Problem description: Below is the data. Give it again, complete and exact.

• • • • •

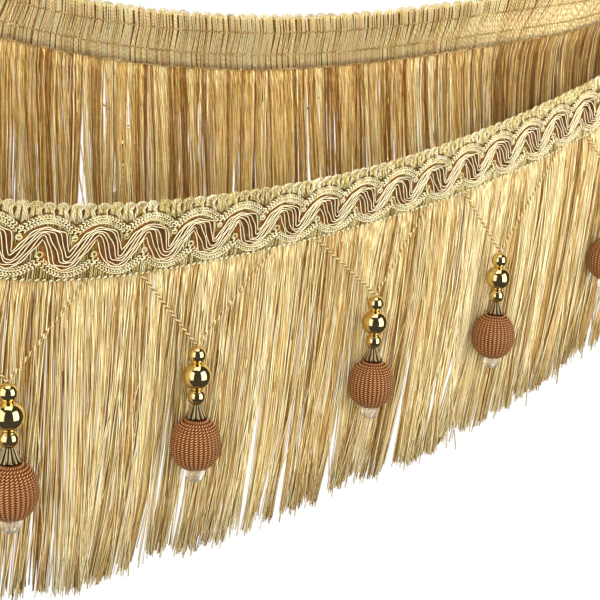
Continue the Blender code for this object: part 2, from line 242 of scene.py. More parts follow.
def mix_colours(tree, factor, first, second, **settings):
    mix = add_node(tree, "ShaderNodeMix", {"Factor": factor, "A": first, "B": second},
                   data_type="RGBA", **settings)
    return mix.outputs["Result"]


def remap(tree, value, low, high, to_low=0.0, to_high=1.0):
    """A value moved, and held, from one range to another."""
    return add_node(tree, "ShaderNodeMapRange", {
        "Value": value, "From Min": low, "From Max": high,
        "To Min": to_low, "To Max": to_high,
    }).outputs["Result"]


def own_shade(tree):
    """The shade that the mesh carries for each yarn."""
    return add_node(tree, "ShaderNodeAttribute", attribute_name="shade").outputs["Fac"]


def uv_parts(tree):
    """The two numbers of a piece's own UV map: round it, and along it."""
    place = add_node(tree, "ShaderNodeUVMap").outputs["UV"]
    parts = add_node(tree, "ShaderNodeSeparateXYZ", {"Vector": place})
    return parts.outputs["X"], parts.outputs["Y"]


print("node helpers: ready")


# %% Two yarn effects
UNEVEN_SCALE, UNEVEN_DETAIL = 520.0, 4.0
DRIFT_SCALE, HUE_DRIFT = 160.0, (0.486, 0.502)


def yarn_shade_group():
    """A colour between three, by each yarn's own shade, some unevenness and a drift of hue."""
    group, given, result = new_group(
        "yarn_shade",
        [("Dark", "NodeSocketColor", GREY), ("Middle", "NodeSocketColor", GREY),
         ("Light", "NodeSocketColor", GREY), ("Unevenness", "NodeSocketFloat", 0.2)],
        [("Color", "NodeSocketColor")])
    place = add_node(group, "ShaderNodeTexCoord").outputs["Object"]
    noise = add_node(group, "ShaderNodeTexNoise",
                     {"Vector": place, "Scale": UNEVEN_SCALE, "Detail": UNEVEN_DETAIL})
    centred = calculate(group, "SUBTRACT", noise.outputs["Fac"], 0.5)
    uneven = calculate(group, "MULTIPLY", centred, given.outputs["Unevenness"])
    tone = calculate(group, "ADD", own_shade(group), uneven)
    colour = given.outputs["Dark"]
    for low, high, target in ((0.0, 0.5, "Middle"), (0.5, 1.0, "Light")):
        colour = mix_colours(group, remap(group, tone, low, high), colour, given.outputs[target])
    drift = add_node(group, "ShaderNodeTexNoise", {"Vector": place, "Scale": DRIFT_SCALE})
    swing = remap(group, drift.outputs["Fac"], 0.3, 0.7, *HUE_DRIFT)
    hue = add_node(group, "ShaderNodeHueSaturation", {"Hue": swing, "Color": colour})
    feed(group, result.inputs["Color"], hue.outputs["Color"])
    return group


def ply_twist_group():
    """Height of a twisted yarn's surface: its plies run slanting round it."""
    group, given, result = new_group(
        "ply_twist", [("Plies", "NodeSocketFloat", 2.0)], [("Height", "NodeSocketFloat")])
    turn, along = uv_parts(group)
    round_it = calculate(group, "MULTIPLY", turn, given.outputs["Plies"])
    slant = calculate(group, "ADD", round_it, along)
    wave = calculate(group, "SINE", calculate(group, "MULTIPLY", slant, math.pi))
    feed(group, result.inputs["Height"], calculate(group, "ABSOLUTE", wave))
    return group


YARN_SHADE = yarn_shade_group()
PLY_TWIST = ply_twist_group()
print("yarn effects:", YARN_SHADE.name, PLY_TWIST.name)


# %% [markdown]
# Each yarn colour is one Principled material, with a dark, a middle and a light colour for
# the shades to run between. Filament yarn is smoother than wool or cotton, so its roughness
# is low, and a little sheen stands for the light that the fine filaments catch edge on. Its
# shine is tinted warm, because white highlights would turn gold yarn grey. A yarn with
# plies is painted darker in the grooves between them, as shade. The satins of the zigzag
# and the core behind the yarns have no sheen and little shine, so they stay dark; the
# core's dark colour is painted shade for the gaps between the yarns.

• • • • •

Solution for this task:
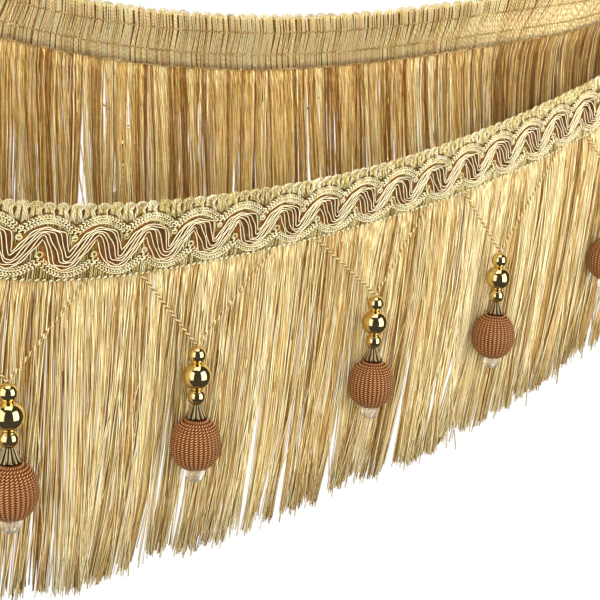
Continue the Blender code for this object: part 2, from line 242 of scene.py. More parts follow.
def mix_colours(tree, factor, first, second, **settings):
    mix = add_node(tree, "ShaderNodeMix", {"Factor": factor, "A": first, "B": second},
                   data_type="RGBA", **settings)
    return mix.outputs["Result"]


def remap(tree, value, low, high, to_low=0.0, to_high=1.0):
    """A value moved, and held, from one range to another."""
    return add_node(tree, "ShaderNodeMapRange", {
        "Value": value, "From Min": low, "From Max": high,
        "To Min": to_low, "To Max": to_high,
    }).outputs["Result"]


def own_shade(tree):
    """The shade that the mesh carries for each yarn."""
    return add_node(tree, "ShaderNodeAttribute", attribute_name="shade").outputs["Fac"]


def uv_parts(tree):
    """The two numbers of a piece's own UV map: round it, and along it."""
    place = add_node(tree, "ShaderNodeUVMap").outputs["UV"]
    parts = add_node(tree, "ShaderNodeSeparateXYZ", {"Vector": place})
    return parts.outputs["X"], parts.outputs["Y"]


print("node helpers: ready")


# %% Two yarn effects
UNEVEN_SCALE, UNEVEN_DETAIL = 520.0, 4.0
DRIFT_SCALE, HUE_DRIFT = 160.0, (0.486, 0.502)


def yarn_shade_group():
    """A colour between three, by each yarn's own shade, some unevenness and a drift of hue."""
    group, given, result = new_group(
        "yarn_shade",
        [("Dark", "NodeSocketColor", GREY), ("Middle", "NodeSocketColor", GREY),
         ("Light", "NodeSocketColor", GREY), ("Unevenness", "NodeSocketFloat", 0.2)],
        [("Color", "NodeSocketColor")])
    place = add_node(group, "ShaderNodeTexCoord").outputs["Object"]
    noise = add_node(group, "ShaderNodeTexNoise",
                     {"Vector": place, "Scale": UNEVEN_SCALE, "Detail": UNEVEN_DETAIL})
    centred = calculate(group, "SUBTRACT", noise.outputs["Fac"], 0.5)
    uneven = calculate(group, "MULTIPLY", centred, given.outputs["Unevenness"])
    tone = calculate(group, "ADD", own_shade(group), uneven)
    colour = given.outputs["Dark"]
    for low, high, target in ((0.0, 0.5, "Middle"), (0.5, 1.0, "Light")):
        colour = mix_colours(group, remap(group, tone, low, high), colour, given.outputs[target])
    drift = add_node(group, "ShaderNodeTexNoise", {"Vector": place, "Scale": DRIFT_SCALE})
    swing = remap(group, drift.outputs["Fac"], 0.3, 0.7, *HUE_DRIFT)
    hue = add_node(group, "ShaderNodeHueSaturation", {"Hue": swing, "Color": colour})
    feed(group, result.inputs["Color"], hue.outputs["Color"])
    return group


def ply_twist_group():
    """Height of a twisted yarn's surface: its plies run slanting round it."""
    group, given, result = new_group(
        "ply_twist", [("Plies", "NodeSocketFloat", 2.0)], [("Height", "NodeSocketFloat")])
    turn, along = uv_parts(group)
    round_it = calculate(group, "MULTIPLY", turn, given.outputs["Plies"])
    slant = calculate(group, "ADD", round_it, along)
    wave = calculate(group, "SINE", calculate(group, "MULTIPLY", slant, math.pi))
    feed(group, result.inputs["Height"], calculate(group, "ABSOLUTE", wave))
    return group


YARN_SHADE = yarn_shade_group()
PLY_TWIST = ply_twist_group()
print("yarn effects:", YARN_SHADE.name, PLY_TWIST.name)


# %% [markdown]
# Each yarn colour is one Principled material, with a dark, a middle and a light colour for
# the shades to run between. Filament yarn is smoother than wool or cotton, so its roughness
# is low, and a little sheen stands for the light that the fine filaments catch edge on. Its
# shine is tinted warm, because white highlights would turn gold yarn grey. A yarn with
# plies is painted darker in the grooves between them, as shade. The satins of the zigzag
# and the core behind the yarns have no sheen and little shine, so they stay dark; the
# core's dark colour is painted shade for the gaps between the yarns.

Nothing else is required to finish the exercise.